The other story, from USA Today, remarks on the generally poor oral communication skills of teens, and their preference for IM, chat, e-mail, and other text-based forms of communications, often even preferring to text friends with their cell phones instead of calling and talking over the phone.

The linkages between these two stories seem disturbing to me, no matter how you slice it. If the majority of cell phone use is actually text-based, and heavy users suffer from depression and anxiety, does that mean that the perception of writing is inherently negative for Millennials? Certainly, the anecdotal evidence suggests that they treat writing as a form of “busy work,” that they plagiarize often and use textual “shortcuts” in their writing, online and off.

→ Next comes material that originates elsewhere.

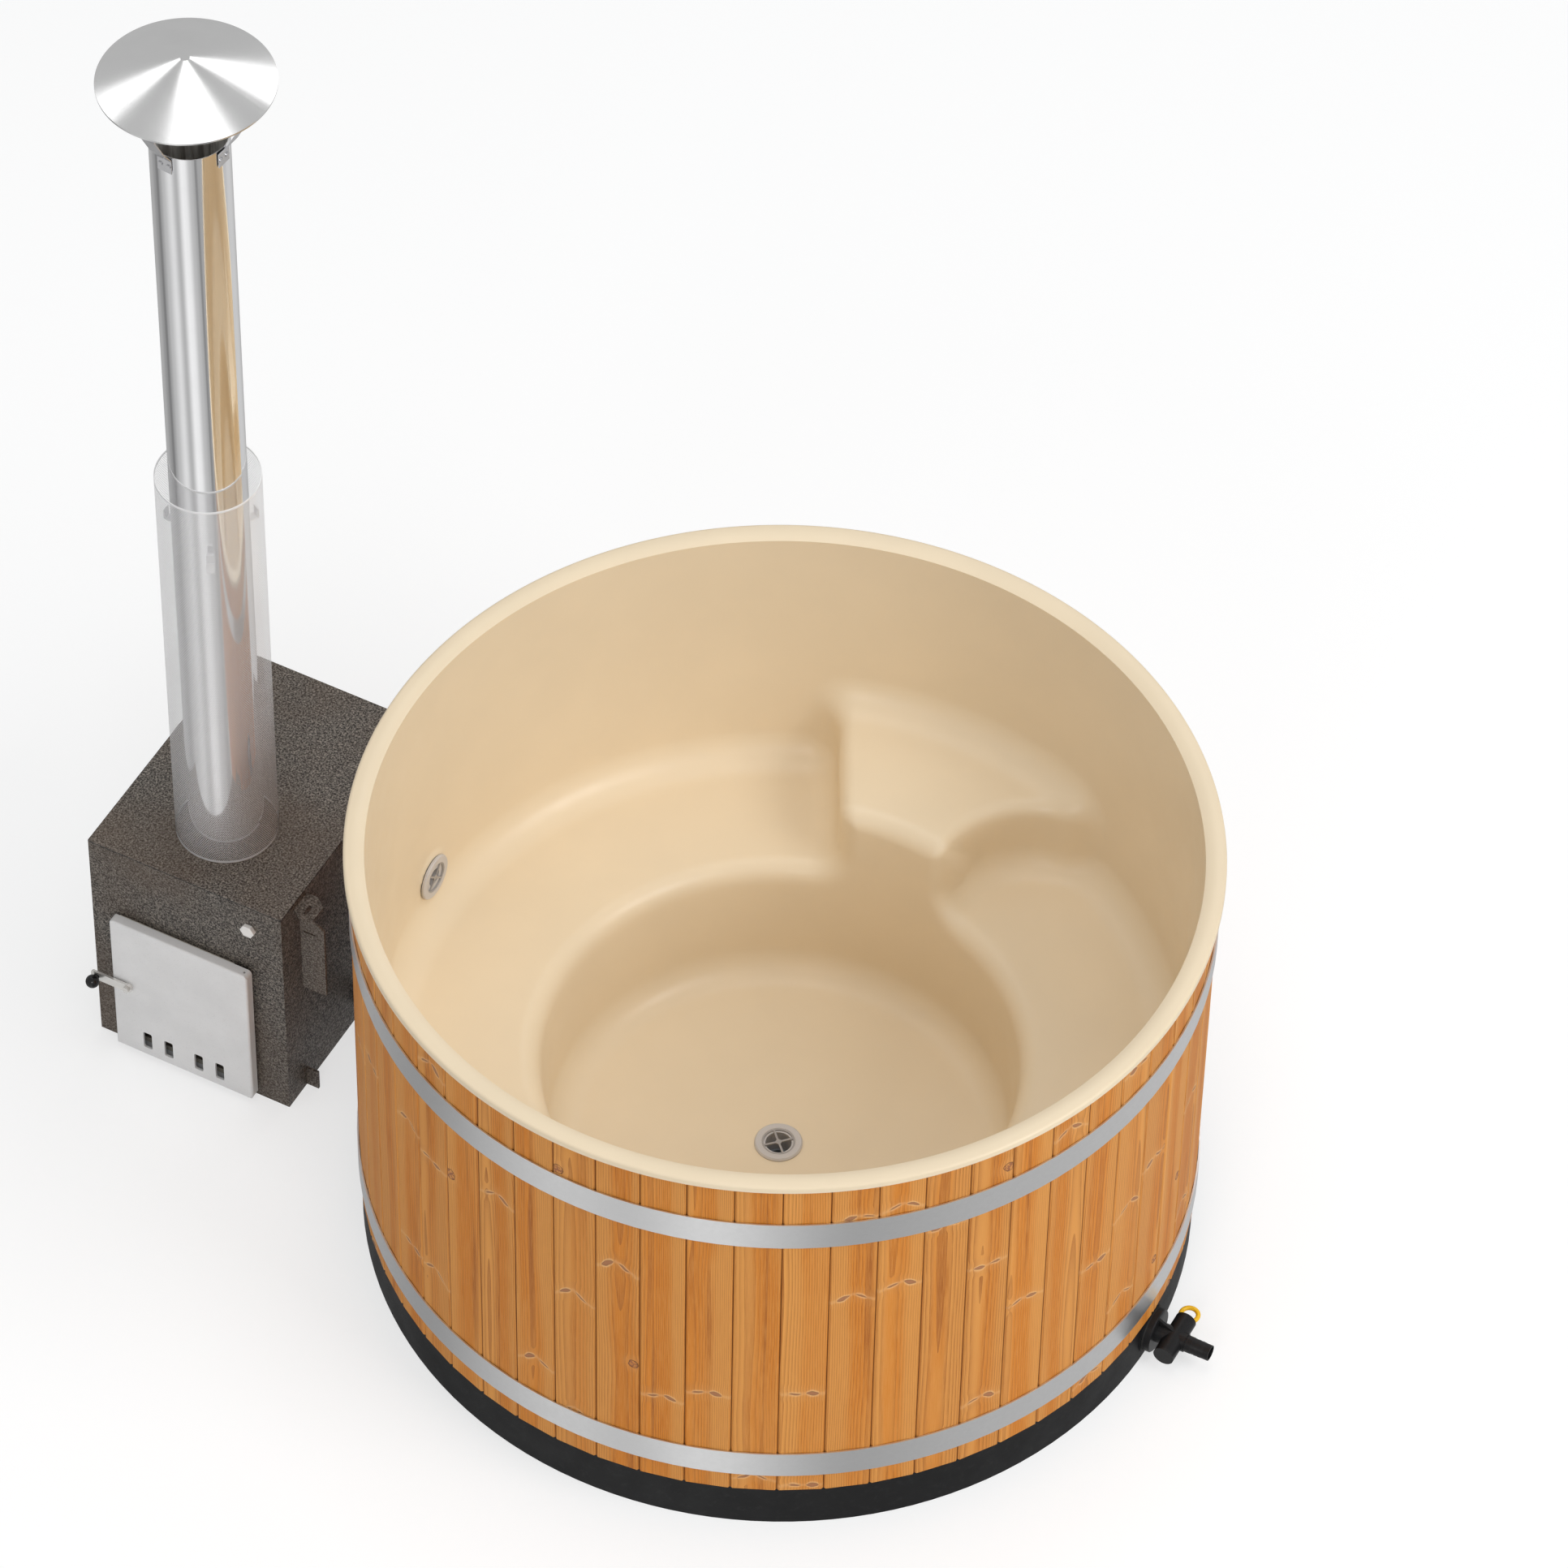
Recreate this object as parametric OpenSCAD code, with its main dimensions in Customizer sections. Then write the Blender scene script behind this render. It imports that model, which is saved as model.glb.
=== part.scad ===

Perhaps the relationship with writing is more complex. With so many Millennials raised on technology, texting and IMing each other frequently, it’s possible that they prefer writing to talking because of the lack of intimacy and the ability to create a “narrative persona,” a psuedonymous tone that distances them from their own communications. I’ve heard stories of teen Mils breaking up over IM or e-mail because breaking up over the phone or (God forbid) in person just felt “too real” to them.

Regardless, the USA Today sidebar on writing as a Mil way of life just gets it wrong. It suggests that Mil writing is eloquent and fluid, qualifiers that I have heard no faculty member use in any of the discussions I’ve had with them. “Incomprehensible” is a much more common adjective.